- 专利标题: Phrase extraction using subphrase scoring
-
申请号: US13615541申请日: 2012-09-13
-
公开(公告)号: US09355169B1公开(公告)日: 2016-05-31
- 发明人: Soham Mazumdar , Viktor Przebinda , Yonatan Zunger
- 申请人: Soham Mazumdar , Viktor Przebinda , Yonatan Zunger
- 申请人地址: US CA Mountain View
- 专利权人: GOOGLE INC.
- 当前专利权人: GOOGLE INC.
- 当前专利权人地址: US CA Mountain View
- 主分类号: G06F17/30
- IPC分类号: G06F17/30
摘要:
An information retrieval system uses phrases to index, retrieve, organize and describe documents. Phrases are extracted from the document collection. Documents are the indexed according to their included phrases, using phrase posting lists.

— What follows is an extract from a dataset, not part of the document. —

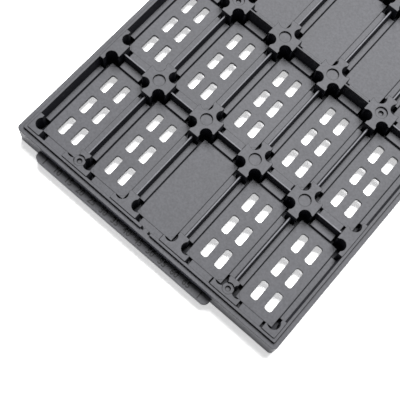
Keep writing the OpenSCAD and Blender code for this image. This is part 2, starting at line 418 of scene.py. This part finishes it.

The phrase posting lists are stored in an cluster of index servers. The phrase posting lists can be tiered into groups, and sharded into partitions. Phrases in a query are identified based on possible phrasifications. A query schedule based on the phrases is created from the phrases, and then optimized to reduce query processing and communication costs. The execution of the query schedule is managed to further reduce or eliminate query processing operations at various ones of the index servers.